§ The task:
Copy out all the data, word for word.

§ Source excerpt:
-----

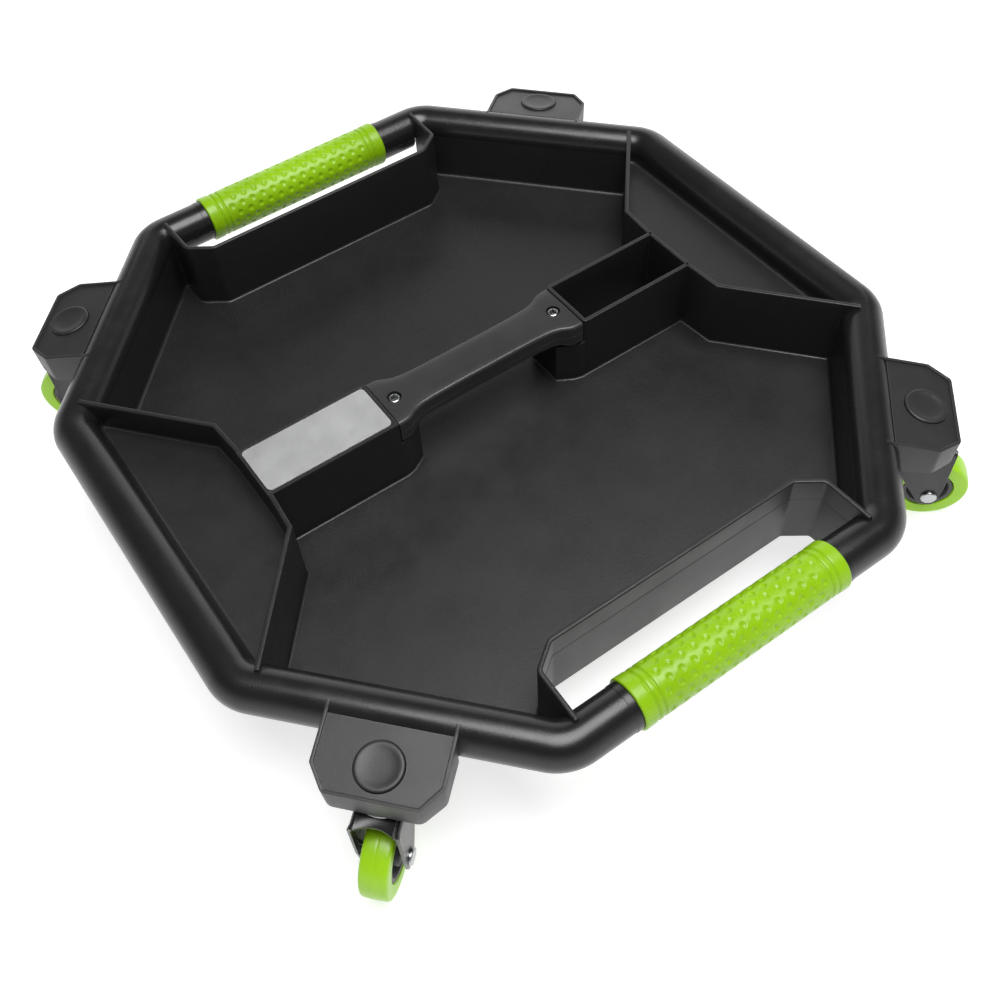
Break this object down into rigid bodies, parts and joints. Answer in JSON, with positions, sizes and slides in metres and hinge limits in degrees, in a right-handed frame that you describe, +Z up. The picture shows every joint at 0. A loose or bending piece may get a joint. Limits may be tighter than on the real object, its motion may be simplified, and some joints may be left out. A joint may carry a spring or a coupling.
{
  "type": "rolling workshop tray",
  "caption": "Octagonal moulded tray with tubular rim, gripped side handles, centre handle, steel plate and swivel casters on corner brackets, for rolling tools and parts.",
  "frame": {"origin": "on the floor, under the middle of the tray", "axes": "+Z up, +X along the centre handle from the steel plate towards the open pocket, +Y from the front grip to the rear grip"},
  "size_m": [0.481, 0.5062, 0.1033],
  "materials": {
    "tray_plastic": "black fine-grain injection-moulded plastic, satin",
    "handle_plastic": "black satin plastic",
    "bracket_plastic": "dark grey grained plastic",
    "grip_rubber": "lime green soft rubber, dimpled",
    "tyre_lime": "lime green smooth polyurethane",
    "hub_plastic": "dark grey plastic",
    "fork_paint": "black painted pressed steel",
    "zinc": "bright zinc-plated steel",
    "plate_steel": "fine silver steel plate"
  },
  "bodies": {
    "tray": {"tray": "tray_plastic", "steel_plate": "plate_steel", "centre_handle_top": "handle_plastic", "centre_handle_bottom": "handle_plastic", "handle_screw_left": "zinc", "handle_screw_right": "zinc", "rim_handle_closure_front": "tray_plastic", "grip_front": "grip_rubber", "rim_handle_closure_rear": "tray_plastic", "grip_rear": "grip_rubber", "bracket_left_front": "bracket_plastic", "stem_cap_left_front": "bracket_plastic", "bracket_screw_left_front_a": "zinc", "bracket_screw_left_front_b": "zinc", "swivel_pin_left_front": "zinc", "swivel_race_left_front": "zinc", "bracket_right_front": "bracket_plastic", "stem_cap_right_front": "bracket_plastic", "bracket_screw_right_front_a": "zinc", "bracket_screw_right_front_b": "zinc", "swivel_pin_right_front": "zinc", "swivel_race_right_front": "zinc", "bracket_right_rear": "bracket_plastic", "stem_cap_right_rear": "bracket_plastic", "bracket_screw_right_rear_a": "zinc", "bracket_screw_right_rear_b": "zinc", "swivel_pin_right_rear": "zinc", "swivel_race_right_rear": "zinc", "bracket_left_rear": "bracket_plastic", "stem_cap_left_rear": "bracket_plastic", "bracket_screw_left_rear_a": "zinc", "bracket_screw_left_rear_b": "zinc", "swivel_pin_left_rear": "zinc", "swivel_race_left_rear": "zinc"},
    "caster_left_front": {"fork_left_front": "fork_paint", "axle_left_front": "zinc"},
    "wheel_left_front": {"hub_left_front": "hub_plastic", "tyre_left_front": "tyre_lime"},
    "caster_right_front": {"fork_right_front": "fork_paint", "axle_right_front": "zinc"},
    "wheel_right_front": {"hub_right_front": "hub_plastic", "tyre_right_front": "tyre_lime"},
    "caster_right_rear": {"fork_right_rear": "fork_paint", "axle_right_rear": "zinc"},
    "wheel_right_rear": {"hub_right_rear": "hub_plastic", "tyre_right_rear": "tyre_lime"},
    "caster_left_rear": {"fork_left_rear": "fork_paint", "axle_left_rear": "zinc"},
    "wheel_left_rear": {"hub_left_rear": "hub_plastic", "tyre_left_rear": "tyre_lime"}
  },
  "joints": [
    {"name": "swivel_left_front", "type": "hinge", "parent": "tray", "child": "caster_left_front", "pos_m": [-0.19188, -0.19359, 0.07], "axis": [0, 0, 1], "continuous": true},
    {"name": "roll_left_front", "type": "hinge", "parent": "caster_left_front", "child": "wheel_left_front", "pos_m": [-0.20477, -0.20514, 0.025], "axis": [0.6675, -0.7446, 0], "continuous": true},
    {"name": "swivel_right_front", "type": "hinge", "parent": "tray", "child": "caster_right_front", "pos_m": [0.19188, -0.19359, 0.07], "axis": [0, 0, 1], "continuous": true},
    {"name": "roll_right_front", "type": "hinge", "parent": "caster_right_front", "child": "wheel_right_front", "pos_m": [0.20477, -0.20514, 0.025], "axis": [0.6675, 0.7446, 0], "continuous": true},
    {"name": "swivel_right_rear", "type": "hinge", "parent": "tray", "child": "caster_right_rear", "pos_m": [0.19188, 0.19359, 0.07], "axis": [0, 0, 1], "continuous": true},
    {"name": "roll_right_rear", "type": "hinge", "parent": "caster_right_rear", "child": "wheel_right_rear", "pos_m": [0.20477, 0.20514, 0.025], "axis": [-0.6675, 0.7446, 0], "continuous": true},
    {"name": "swivel_left_rear", "type": "hinge", "parent": "tray", "child": "caster_left_rear", "pos_m": [-0.19188, 0.19359, 0.07], "axis": [0, 0, 1], "continuous": true},
    {"name": "roll_left_rear", "type": "hinge", "parent": "caster_left_rear", "child": "wheel_left_rear", "pos_m": [-0.20477, 0.20514, 0.025], "axis": [-0.6675, -0.7446, 0], "continuous": true}
  ]
}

-----

§ Completed task:
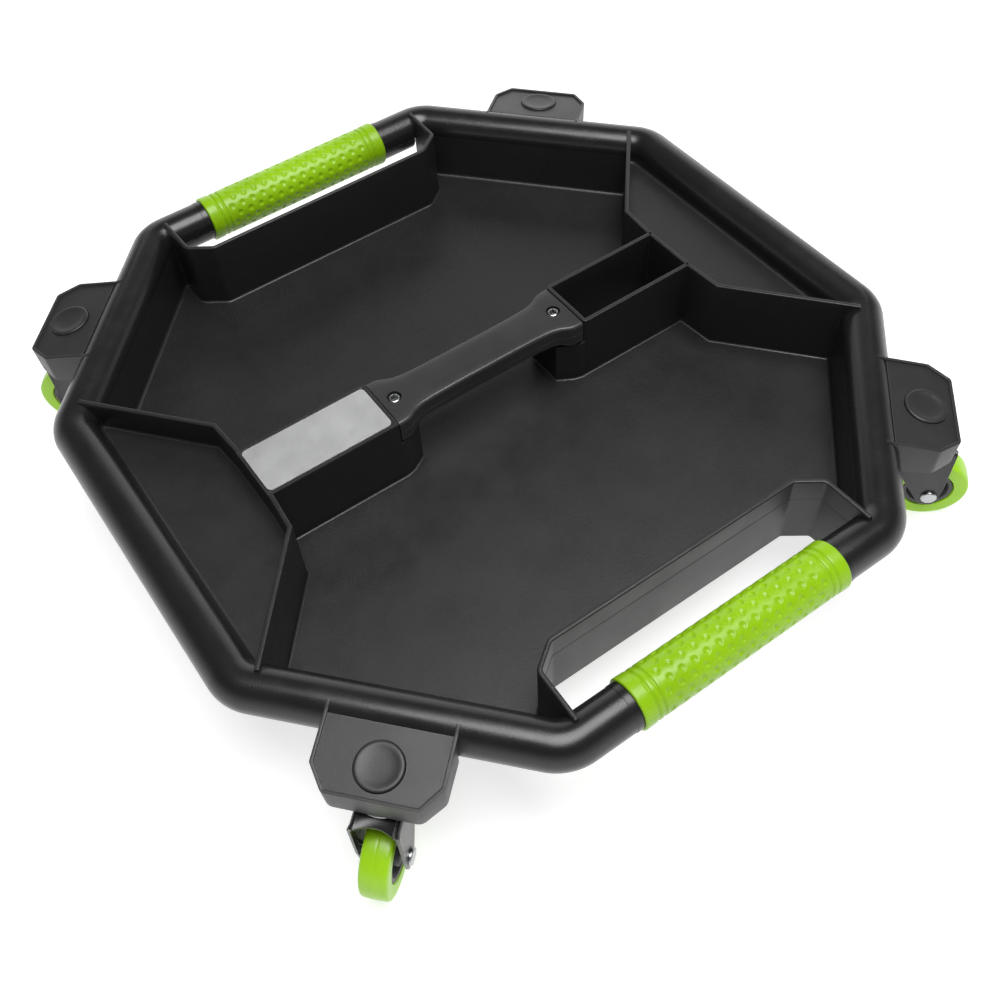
Break this object down into rigid bodies, parts and joints. Answer in JSON, with positions, sizes and slides in metres and hinge limits in degrees, in a right-handed frame that you describe, +Z up. The picture shows every joint at 0. A loose or bending piece may get a joint. Limits may be tighter than on the real object, its motion may be simplified, and some joints may be left out. A joint may carry a spring or a coupling.
{
  "type": "rolling workshop tray",
  "caption": "Octagonal moulded tray with tubular rim, gripped side handles, centre handle, steel plate and swivel casters on corner brackets, for rolling tools and parts.",
  "frame": {"origin": "on the floor, under the middle of the tray", "axes": "+Z up, +X along the centre handle from the steel plate towards the open pocket, +Y from the front grip to the rear grip"},
  "size_m": [0.481, 0.5062, 0.1033],
  "materials": {
    "tray_plastic": "black fine-grain injection-moulded plastic, satin",
    "handle_plastic": "black satin plastic",
    "bracket_plastic": "dark grey grained plastic",
    "grip_rubber": "lime green soft rubber, dimpled",
    "tyre_lime": "lime green smooth polyurethane",
    "hub_plastic": "dark grey plastic",
    "fork_paint": "black painted pressed steel",
    "zinc": "bright zinc-plated steel",
    "plate_steel": "fine silver steel plate"
  },
  "bodies": {
    "tray": {"tray": "tray_plastic", "steel_plate": "plate_steel", "centre_handle_top": "handle_plastic", "centre_handle_bottom": "handle_plastic", "handle_screw_left": "zinc", "handle_screw_right": "zinc", "rim_handle_closure_front": "tray_plastic", "grip_front": "grip_rubber", "rim_handle_closure_rear": "tray_plastic", "grip_rear": "grip_rubber", "bracket_left_front": "bracket_plastic", "stem_cap_left_front": "bracket_plastic", "bracket_screw_left_front_a": "zinc", "bracket_screw_left_front_b": "zinc", "swivel_pin_left_front": "zinc", "swivel_race_left_front": "zinc", "bracket_right_front": "bracket_plastic", "stem_cap_right_front": "bracket_plastic", "bracket_screw_right_front_a": "zinc", "bracket_screw_right_front_b": "zinc", "swivel_pin_right_front": "zinc", "swivel_race_right_front": "zinc", "bracket_right_rear": "bracket_plastic", "stem_cap_right_rear": "bracket_plastic", "bracket_screw_right_rear_a": "zinc", "bracket_screw_right_rear_b": "zinc", "swivel_pin_right_rear": "zinc", "swivel_race_right_rear": "zinc", "bracket_left_rear": "bracket_plastic", "stem_cap_left_rear": "bracket_plastic", "bracket_screw_left_rear_a": "zinc", "bracket_screw_left_rear_b": "zinc", "swivel_pin_left_rear": "zinc", "swivel_race_left_rear": "zinc"},
    "caster_left_front": {"fork_left_front": "fork_paint", "axle_left_front": "zinc"},
    "wheel_left_front": {"hub_left_front": "hub_plastic", "tyre_left_front": "tyre_lime"},
    "caster_right_front": {"fork_right_front": "fork_paint", "axle_right_front": "zinc"},
    "wheel_right_front": {"hub_right_front": "hub_plastic", "tyre_right_front": "tyre_lime"},
    "caster_right_rear": {"fork_right_rear": "fork_paint", "axle_right_rear": "zinc"},
    "wheel_right_rear": {"hub_right_rear": "hub_plastic", "tyre_right_rear": "tyre_lime"},
    "caster_left_rear": {"fork_left_rear": "fork_paint", "axle_left_rear": "zinc"},
    "wheel_left_rear": {"hub_left_rear": "hub_plastic", "tyre_left_rear": "tyre_lime"}
  },
  "joints": [
    {"name": "swivel_left_front", "type": "hinge", "parent": "tray", "child": "caster_left_front", "pos_m": [-0.19188, -0.19359, 0.07], "axis": [0, 0, 1], "continuous": true},
    {"name": "roll_left_front", "type": "hinge", "parent": "caster_left_front", "child": "wheel_left_front", "pos_m": [-0.20477, -0.20514, 0.025], "axis": [0.6675, -0.7446, 0], "continuous": true},
    {"name": "swivel_right_front", "type": "hinge", "parent": "tray", "child": "caster_right_front", "pos_m": [0.19188, -0.19359, 0.07], "axis": [0, 0, 1], "continuous": true},
    {"name": "roll_right_front", "type": "hinge", "parent": "caster_right_front", "child": "wheel_right_front", "pos_m": [0.20477, -0.20514, 0.025], "axis": [0.6675, 0.7446, 0], "continuous": true},
    {"name": "swivel_right_rear", "type": "hinge", "parent": "tray", "child": "caster_right_rear", "pos_m": [0.19188, 0.19359, 0.07], "axis": [0, 0, 1], "continuous": true},
    {"name": "roll_right_rear", "type": "hinge", "parent": "caster_right_rear", "child": "wheel_right_rear", "pos_m": [0.20477, 0.20514, 0.025], "axis": [-0.6675, 0.7446, 0], "continuous": true},
    {"name": "swivel_left_rear", "type": "hinge", "parent": "tray", "child": "caster_left_rear", "pos_m": [-0.19188, 0.19359, 0.07], "axis": [0, 0, 1], "continuous": true},
    {"name": "roll_left_rear", "type": "hinge", "parent": "caster_left_rear", "child": "wheel_left_rear", "pos_m": [-0.20477, 0.20514, 0.025], "axis": [-0.6675, -0.7446, 0], "continuous": true}
  ]
}